What the majority in this country fail to recognize is this: because of the bankruptcy and having been pledged as an asset to the National Government's debt, this makes all citizens DEBTORS under Chapter 11. DEBTORS in bankruptcy having lost their solvency - have NO RIGHTS nor STANDING IN LAW and are at the mercy of the CREDITORS.
All courts today sit and operate as Non-Constitutional, Non-Article Three Legislative Tribunals administering the bankruptcy via their "statutes," ("codes.") All Courts are Title 11 Bankruptcy Courts where these statutes are, in reality, "commercial obligations” being applied for the "benefit" or "privilege" of discharging debts with limited liability of the Federal Reserve-monopoly, colorable-money Federal Reserve Notes (debt Instruments).
This means every time you end up before a court - not only do you NOT have any standing in law to state a claim upon which relief can be granted, YOU HAVE NO CONSTITUTIONAL RIGHTS! Why? Because you are a DEBTOR under the bankruptcy and in addition to having contracted away your rights in exchange for benefits and privileges; you do not have one single shred of evidence to establish otherwise.

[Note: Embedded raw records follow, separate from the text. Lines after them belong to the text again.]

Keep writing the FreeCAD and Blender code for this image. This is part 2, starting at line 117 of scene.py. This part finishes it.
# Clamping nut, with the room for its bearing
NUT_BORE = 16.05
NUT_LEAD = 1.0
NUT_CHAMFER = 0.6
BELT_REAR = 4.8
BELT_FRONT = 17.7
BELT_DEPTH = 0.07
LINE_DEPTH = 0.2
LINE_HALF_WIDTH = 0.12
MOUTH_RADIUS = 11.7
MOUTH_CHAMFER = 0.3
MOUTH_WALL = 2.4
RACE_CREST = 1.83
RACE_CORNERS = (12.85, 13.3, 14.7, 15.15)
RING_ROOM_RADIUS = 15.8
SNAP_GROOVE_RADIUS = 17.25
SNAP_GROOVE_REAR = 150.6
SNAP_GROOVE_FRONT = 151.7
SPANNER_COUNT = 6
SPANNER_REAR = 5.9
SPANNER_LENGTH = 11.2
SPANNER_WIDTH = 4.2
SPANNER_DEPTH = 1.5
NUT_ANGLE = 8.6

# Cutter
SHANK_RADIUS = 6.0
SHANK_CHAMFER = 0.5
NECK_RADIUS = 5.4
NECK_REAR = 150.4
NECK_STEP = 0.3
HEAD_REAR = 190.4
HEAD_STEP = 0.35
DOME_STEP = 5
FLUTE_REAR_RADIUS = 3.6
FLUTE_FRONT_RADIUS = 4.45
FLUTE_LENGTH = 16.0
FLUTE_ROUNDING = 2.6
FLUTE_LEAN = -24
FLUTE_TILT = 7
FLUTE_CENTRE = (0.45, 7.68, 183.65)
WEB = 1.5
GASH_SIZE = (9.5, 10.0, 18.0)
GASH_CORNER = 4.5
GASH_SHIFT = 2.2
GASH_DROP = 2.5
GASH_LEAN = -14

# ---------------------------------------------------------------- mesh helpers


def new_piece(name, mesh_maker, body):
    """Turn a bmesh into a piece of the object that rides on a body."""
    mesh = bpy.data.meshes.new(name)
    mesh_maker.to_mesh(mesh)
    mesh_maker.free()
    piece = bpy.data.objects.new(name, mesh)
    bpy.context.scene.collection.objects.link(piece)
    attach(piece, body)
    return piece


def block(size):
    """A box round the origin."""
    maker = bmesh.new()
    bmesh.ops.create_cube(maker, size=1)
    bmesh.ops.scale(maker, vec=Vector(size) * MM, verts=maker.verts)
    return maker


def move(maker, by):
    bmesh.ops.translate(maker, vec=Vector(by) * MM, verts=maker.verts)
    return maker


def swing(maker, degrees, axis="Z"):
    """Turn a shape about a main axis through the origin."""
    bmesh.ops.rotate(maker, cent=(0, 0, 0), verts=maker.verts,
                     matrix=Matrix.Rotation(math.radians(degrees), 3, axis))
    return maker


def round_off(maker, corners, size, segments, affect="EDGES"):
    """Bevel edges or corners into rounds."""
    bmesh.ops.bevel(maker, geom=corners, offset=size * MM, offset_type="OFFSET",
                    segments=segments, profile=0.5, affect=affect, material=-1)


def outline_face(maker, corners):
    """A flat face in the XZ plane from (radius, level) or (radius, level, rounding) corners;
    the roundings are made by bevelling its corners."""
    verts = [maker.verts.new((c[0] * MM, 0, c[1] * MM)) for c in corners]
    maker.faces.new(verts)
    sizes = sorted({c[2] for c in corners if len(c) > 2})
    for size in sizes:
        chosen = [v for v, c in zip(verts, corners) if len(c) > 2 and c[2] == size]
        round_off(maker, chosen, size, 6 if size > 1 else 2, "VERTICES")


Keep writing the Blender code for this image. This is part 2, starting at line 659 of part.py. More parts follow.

In bankruptcy ONLY CREDITORS have rights! In a nutshell, as a DEBTOR, it is impossible for you to access Constitutional Rights, they are reduced to mere privileges which are licensed, regulated, and can be altered, amended and changed to meet whatever the particular or special needs of government for whatever whim. If taking away your home, your car, taxing your labor, or locking you up for violating any of the Sixty MILLION plus legislatively created DEBTOR codes and statutes they have on the books today happens to meet the needs of government - it really doesn't take a rocket scientist to realize who the loser will be!